_To be done_: Only the lines holding the string "scene" are needed. Copy each one.

_Data excerpt_:
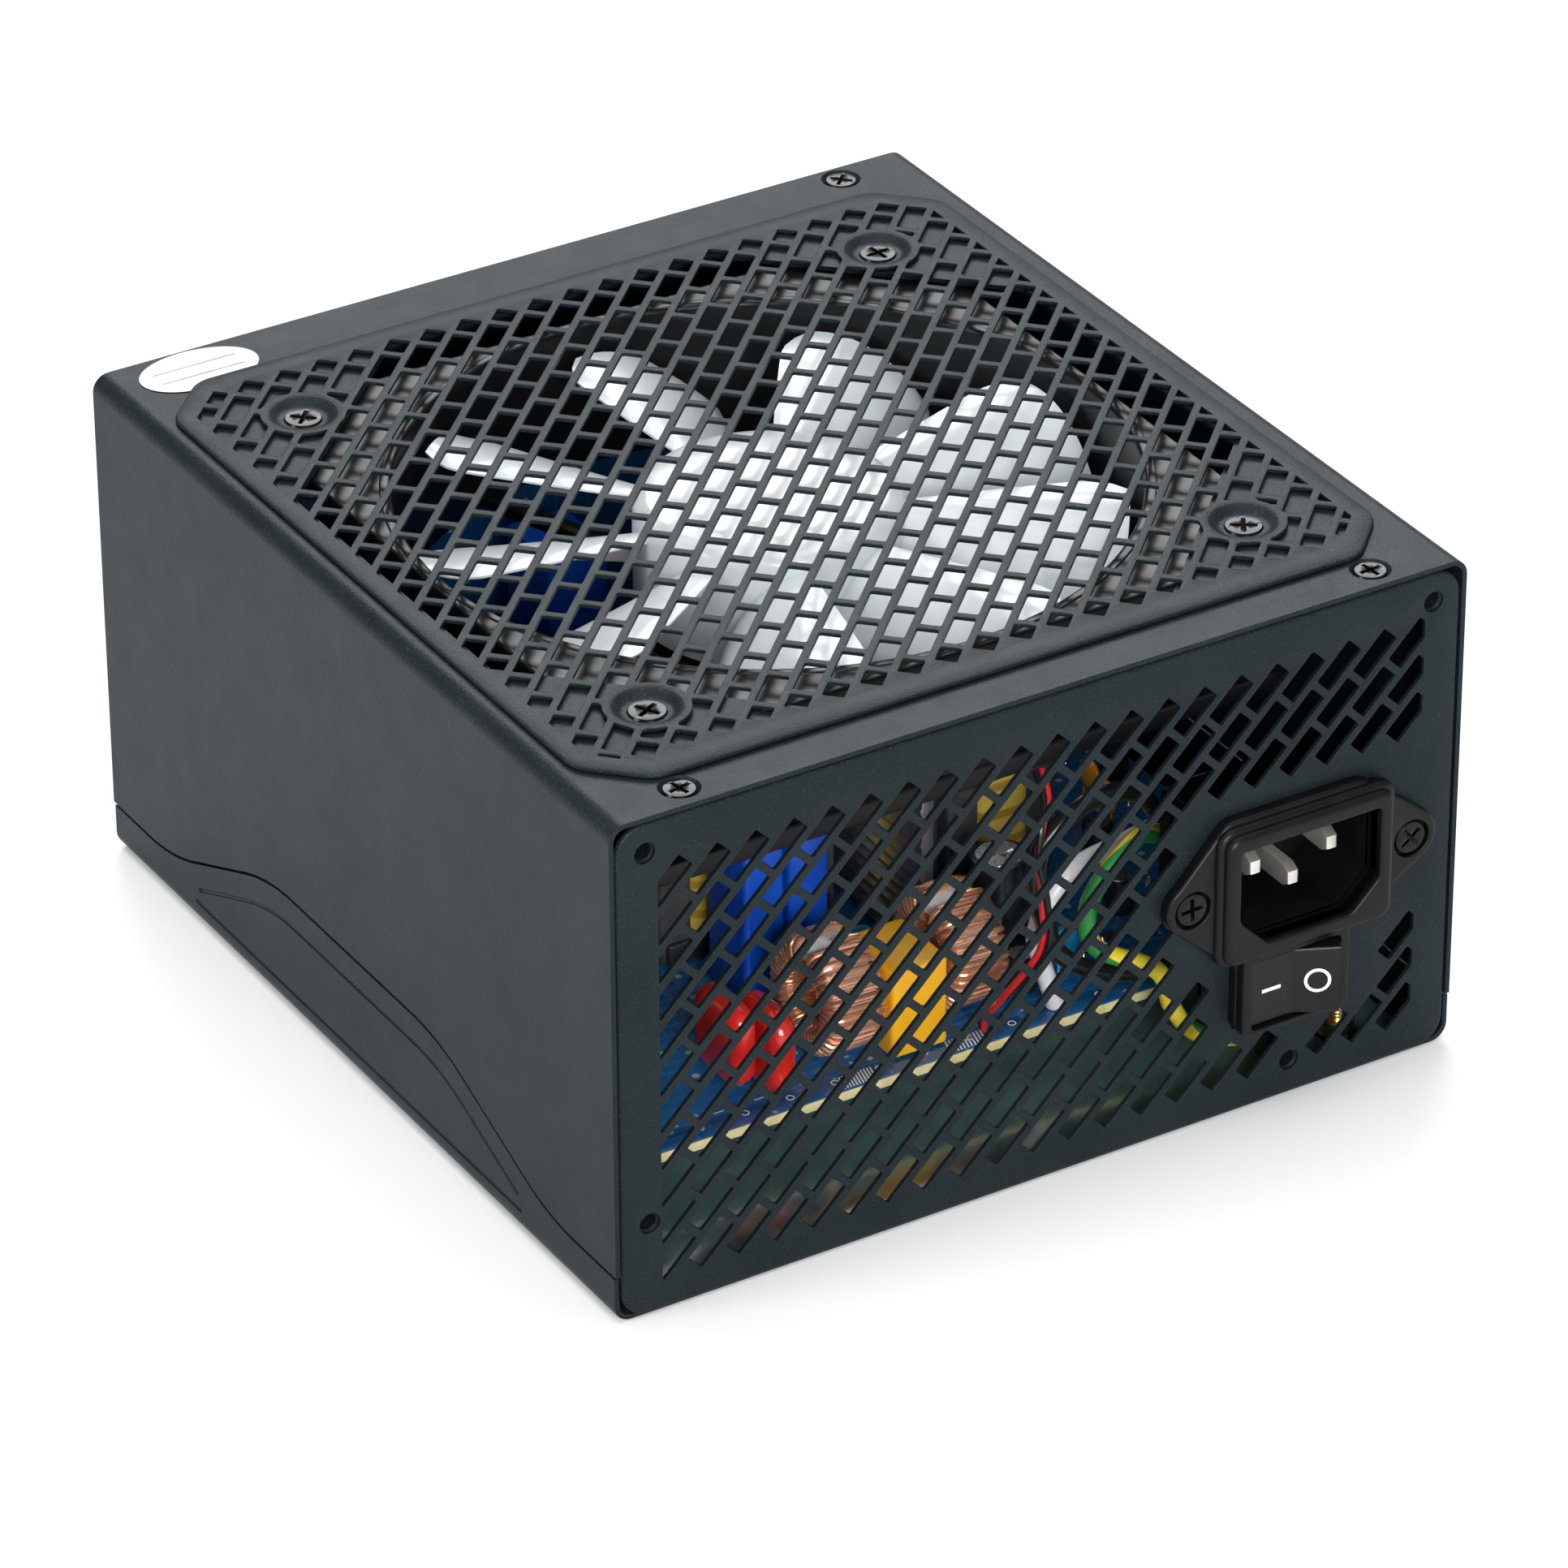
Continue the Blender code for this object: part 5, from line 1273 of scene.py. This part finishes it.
def mains_parts():
    toroid("input_choke_near", "input_choke_left", "X", 18, 0.6)
    toroid("input_choke_far", "input_choke_right", "X", 18, 0.6)
    for name in ("film_capacitor_left", "film_capacitor_right"):
        x, y, z = span(name)
        lozenge = rounded(*y, *z, 4.2, 8)
        part = plate(lozenge, [], x[0], x[1], "right", edge=2.1, back_edge=2.1, steps=6)
        piece(f"dipped_{name}", part, "red_epoxy", [name])
    for node, finish_name in (("x_capacitor", "yellow_plastic"), ("box_capacitor_left", "blue_plastic"),
                              ("box_capacitor_right", "blue_plastic"), ("inductor_box", "blue_plastic")):
        x, y, z = span(node)
        shell = block(x, y, z, 0.5, 0.9)
        feet = [block((x[0] + 0.4, x[1] - 0.4), (at, at + 1.2), (z[0], z[0] + 0.6), 0.1, 0.2)
                for at in (y[0] + 0.8, y[1] - 2.0)]
        piece(f"moulded_{node}", merged(shell, *feet), finish_name, [node])
    for node in ("bulk_capacitor", "standby_capacitor"):
        can(f"can_{node}", node)
    for index in range(1, 4):
        can(f"can_output_{index}", f"output_capacitor_{index}")
    toroid("output_choke_ring", "output_choke", "Z", 16, 0.6)


def heatsink(name, node, flange_along_x):
    """An upright finned plate with its flange along the top."""
    x, y, z = span(node)
    flange, tooth = 2.5, 0.35
    if flange_along_x:
        face, reach, low, high, facing = (x[0], x[0] + flange), x, -y[1], -y[0], "rear"
    else:
        face, reach, low, high, facing = (y[1] - flange, y[1]), y, x[0], x[1], "right"
    under = z[1] - flange
    count = 14
    pitch = (under - z[0]) / count
    fins = []
    for k in range(count):
        at = z[0] + pitch * k
        fins += [(face[0], at), (face[0] + tooth, at + pitch * 0.35), (face[0] + tooth, at + pitch * 0.65)]
    fins += [(face[0], under), (face[1], under), (face[1], z[0])]
    top = [(reach[0], under), (reach[1], under), (reach[1], z[1]), (reach[0], z[1])]
    parts = [plate(outline, [], low, high, facing, edge=0.15, back_edge=0.15) for outline in (fins, top)]
    piece(name, merged(*parts), "aluminium", [node])


def transformer(name, node):
    """Two ferrite halves round a taped winding on its bobbin."""
    x, y, z = span(node)
    bulge, inset = 1.5, 5.0
    y_core = (y[0] + bulge, y[1] - bulge)
    halves = [
        block((x[0], x[0] + inset + 1.5), y_core, (z[0], z[1]), 0.5, 0.8),
        block((x[1] - inset - 1.5, x[1]), y_core, (z[0], z[1]), 0.5, 0.8),
        block((x[0] + inset, x[1] - inset), y_core, (z[1] - 4.4, z[1] - 0.2), 0.4, 0.6),
    ]
    piece(f"{name}_core", merged(*halves), "ferrite", [node])
    winding = block((x[0] + inset, x[1] - inset), y, (z[0] + 4.0, z[1] - 4.0), 1.2, 3.0, 4)
    piece(f"{name}_winding", winding, "transformer")
    bobbin = block((x[0] + 1.0, x[1] - 1.0), (y[0] + 0.6, y[1] - 0.6), (z[0], z[0] + 3.6), 0.3, 0.8)
    piece(f"{name}_bobbin", bobbin, "chip_black")


def power_parts():
    heatsink("sink_primary", "primary_heatsink", True)
    heatsink("sink_secondary", "secondary_heatsink", False)
    transformer("transformer_main", "main_transformer")
    transformer("transformer_standby", "standby_transformer")
    x, y, z = span("bridge_rectifier")
    slab = block(x, y, z, 0.3, 0.5)
    legs = [tube([(middle(x), at, z[0]), (middle(x), at, BOARD_Z[1])], 0.5, 8)
            for at in (y[0] + 2.5, y[0] + 7.5, y[0] + 12.5, y[0] + 17.5)]
    piece("rectifier_body", slab, "chip_black", ["bridge_rectifier"])
    piece("rectifier_legs", merged(*legs), "solder")


def sockets():
    """Output sockets: rows of square cells with a pin in each."""
    pitch, cell, depth = 4.2, 3.3, 11.0
    for name in OUTPUT_SOCKETS:
        x, y, z = span(name)
        columns = int((x[1] - x[0] - 1.5) / pitch)
        cells, contacts = [], []
        for row in (-0.5, 0.5):
            for k in range(columns):
                u = middle(x) + (k - (columns - 1) / 2) * pitch
                v = middle(z) + row * pitch
                corner = 0.9 if (k + int(row + 0.5)) % 2 else 0.3
                cells.append(rounded(u - cell / 2, u + cell / 2, v - cell / 2, v + cell / 2, corner, 3))
                contacts.append(block((u - 0.55, u + 0.55), (y[1] - depth, y[1] - 2.2), (v - 0.55, v + 0.55),
                                      0.15, 0.2, 1))
        outline = rounded(*x, *z, 0.8, 4)
        mouth = plate(outline, cells, y[1] - depth + 0.5, y[1], "front", edge=0.35, hole_edge=0.2, steps=3)
        rear = plate(outline, [], y[0], y[1] - depth + 0.6, "front", edge=0.1)
        latch = block((middle(x) - 2.2, middle(x) + 2.2), (y[1] - 4.0, y[1] - 0.4), (z[1] - 0.6, z[1] - 0.02),
                      0.1, 0.3)
        piece(f"{name}_body", merged(mouth, rear, latch), "socket_plastic", [name])
        piece(f"{name}_contacts", merged(*contacts), "pin_metal")
    x, y, z = span("output_board")
    piece("riser_board", plate(rounded(*x, *z, 1.0, 4), [], y[0], y[1], "front", edge=0.08), "board_blue",
          ["output_board"])


def films_and_posts():
    x, y, z = span("air_baffle")
    piece("baffle_film", plate(rounded(*x, *y, 2.0, 6), [], *z, edge=0.05), "clear_film", ["air_baffle"])
    x, y, z = span("insulating_sheet")
    standing = [f"board_post_{index}" for index in range(1, 5)] + ["earth_screw"]
    holes = [circle(*upright(node)[:2], 3.4, 24) for node in standing]
    film = plate(rounded(*x, *y, 1.5, 4), holes, *z, edge=0.05, hole_edge=0.02)
    # Clear insulating film given an opaque dark teal colour: painted reflection
    piece("base_film", film, "base_film_painted_reflection", ["insulating_sheet"])
    for index in range(1, 5):
        node = f"board_post_{index}"
        _, y, z = span(node)
        cx, cy, _ = upright(node)
        hexagon = circle(cx, cy, (y[1] - y[0]) / 2 / cos(pi / 6), 6)
        stand = plate(hexagon, [circle(cx, cy, 1.4, 20)], *z, edge=0.3, back_edge=0.3, hole_edge=0.2)
        piece(f"standoff_{index}", stand, "brass", [node])
    z = span("earth_screw")[2]
    thread = [(0, z[0]), (3.0, z[0]), (3.0, 4.2), (2.8, 4.4), (1.6, 4.4)]
    pitch = 0.6
    while thread[-1][1] + pitch < z[1] - 0.2:
        thread += [(1.6, thread[-1][1] + pitch / 2), (1.3, thread[-1][1] + pitch)]
    thread += [(1.1, z[1]), (0, z[1])]
    piece("earth_stud", revolved(thread, upright("earth_screw"), steps=32), "brass", ["earth_screw"])


def leads():
    piece("lead_live", tube(eased(LIVE_ROUTE), MAINS_LEAD_RADIUS, 16), "wire_black", ["live_lead"])
    piece("lead_neutral", tube(eased(NEUTRAL_ROUTE), MAINS_LEAD_RADIUS, 16), "wire_white", ["neutral_lead"])
    course = eased(EARTH_ROUTE)
    piece("lead_earth", tube(course, MAINS_LEAD_RADIUS - 0.03, 20), "wire_green", ["earth_lead"])
    piece("lead_earth_stripe", tube(course, MAINS_LEAD_RADIUS, 20, 0, 9), "wire_yellow")
    course = eased(FAN_ROUTE)
    for k, colour in enumerate(("red", "black")):
        turned = []
        for i, at in enumerate(course):
            angle = pi * k + FAN_STRAND_TWIST * i
            turned.append(at + FAN_STRAND_RADIUS * Vector((cos(angle), sin(angle), 0)))
        nodes = ["fan_lead"] if k == 0 else []
        piece(f"fan_strand_{colour}", tube(turned, FAN_STRAND_RADIUS, 10), f"wire_{colour}", nodes)


# ---------------------------------------------------------------- studio

def area_light(name, place, size, power):
    """A soft rectangular light aimed at the case."""
    data = bpy.data.lights.new(name, "AREA")
    data.shape = "RECTANGLE"
    data.size, data.size_y = size
    data.energy = power
    light = bpy.data.objects.new(name, data)
    light.location = place
    light.rotation_euler = (Vector(LIGHT_AIM) - Vector(place)).to_track_quat("-Z", "Y").to_euler()
    bpy.context.scene.collection.objects.link(light)


def studio():
    """Pale floor, even backdrop, soft lights round the case, and the camera."""
    floor = bpy.data.meshes.new("floor")
    corners = [(u * FLOOR_REACH, v * FLOOR_REACH, 0) for u, v in ((-1, -1), (1, -1), (1, 1), (-1, 1))]
    floor.from_pydata(corners, [], [(0, 1, 2, 3)])
    floor.materials.append(finish("floor"))
    ground = bpy.data.objects.new("floor", floor)
    ground.location.z = -FLOOR_DROP
    bpy.context.scene.collection.objects.link(ground)
    world = bpy.data.worlds.new("studio")
    world.use_nodes = True
    backdrop = world.node_tree.nodes["Background"]
    backdrop.inputs["Color"].default_value = (1.0, 1.0, 1.0, 1.0)
    backdrop.inputs["Strength"].default_value = WORLD_STRENGTH
    bpy.context.scene.world = world
    for name, place, size, power in LIGHTS:
        area_light(name, place, size, power)
    data = bpy.data.cameras.new("camera")
    data.lens = CAMERA_LENS
    data.sensor_width = SENSOR
    data.clip_end = 20.0
    camera = bpy.data.objects.new("camera", data)
    camera.location = CAMERA_PLACE
    facing = Vector(CAMERA_TOWARDS).to_track_quat("-Z", "Y").to_matrix().to_4x4()
    camera.rotation_euler = (facing @ Matrix.Rotation(radians(CAMERA_ROLL), 4, "Z")).to_euler()
    bpy.context.scene.collection.objects.link(camera)
    bpy.context.scene.camera = camera
    bpy.context.scene.view_settings.view_transform = "Standard"


cover()
tray()
rear_panel()
front_panel()
grille()
screws()
sticker()
inlet()
pins()
rocker()
fan_housing()
impeller()
fan_motor()
board()
small_parts()
mains_parts()
power_parts()
sockets()
films_and_posts()
leads()
studio()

_Exercise solution_:
Continue the Blender code for this object: part 5, from line 1273 of scene.py. This part finishes it.
    bpy.context.scene.collection.objects.link(light)
    bpy.context.scene.collection.objects.link(ground)
    bpy.context.scene.world = world
    bpy.context.scene.collection.objects.link(camera)
    bpy.context.scene.camera = camera
    bpy.context.scene.view_settings.view_transform = "Standard"